私立探偵ケントのもとを訪れた美容師の男は、誘拐された三歳になる愛娘の発見と救出を依頼した。事件の手がかりはただひとつ、娘の生存を知らせるため、一週間おきに犯人が送りつけてくる写真だけである。ケントは妻と異能の友人ジョッシュの力を借り、数葉の写真から犯人の所在を割り出そうとするが……。謎解きの妙味と冒険活劇の魅力を併せもつ、読み心地爽やかな英国ミステリの逸品。解説=川出正樹
丸谷才一
(マルヤサイイチ )1925年山形県生まれ。東京大学大学院修士課程修了。大学ではジェイムズ・ジョイスを研究する。グレアム・グリーンなどの翻訳を手掛けるかたわら、60年に初の著書となる長編小説『エホバの顔を避けて』を刊行。67年『笹まくら』が第2回河出文化賞を、68年「年の残り」が第59回芥川賞を、72年『たった一人の反乱』が第8回谷崎潤一郎賞を、88年「樹影譚」が第15回川端康成文学賞を、2003年『輝く日の宮』が第31回泉鏡花文学賞を受賞。評論の領域での活躍も多く、1974年『後鳥羽院』が第25回読売文学賞を、85年『忠臣蔵とは何か』が第38回野間文芸賞を、99年『新々百人一首』が第26回大佛次郎賞を受賞。多岐に亘る文学的功績により2001年に第49回菊池寛賞を、04年に朝日賞を、11年には文化勲章を受ける。

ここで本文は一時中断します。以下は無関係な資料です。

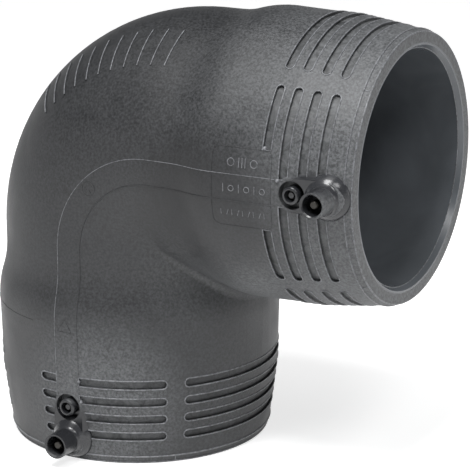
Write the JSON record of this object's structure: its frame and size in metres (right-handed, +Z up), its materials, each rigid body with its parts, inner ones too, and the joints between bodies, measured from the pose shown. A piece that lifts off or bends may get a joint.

文壇きっての推理小説愛好家で、エドガー・アラン・ポーの「モルグ街の殺人」を始めとする諸作やクリストファー・ランドン『日時計』の翻訳を手掛けているほか、晩年に至るまで推理小説の書評を寄稿。推理小説に関する文章を集成した著書には『快楽としてのミステリー』がある。12年没。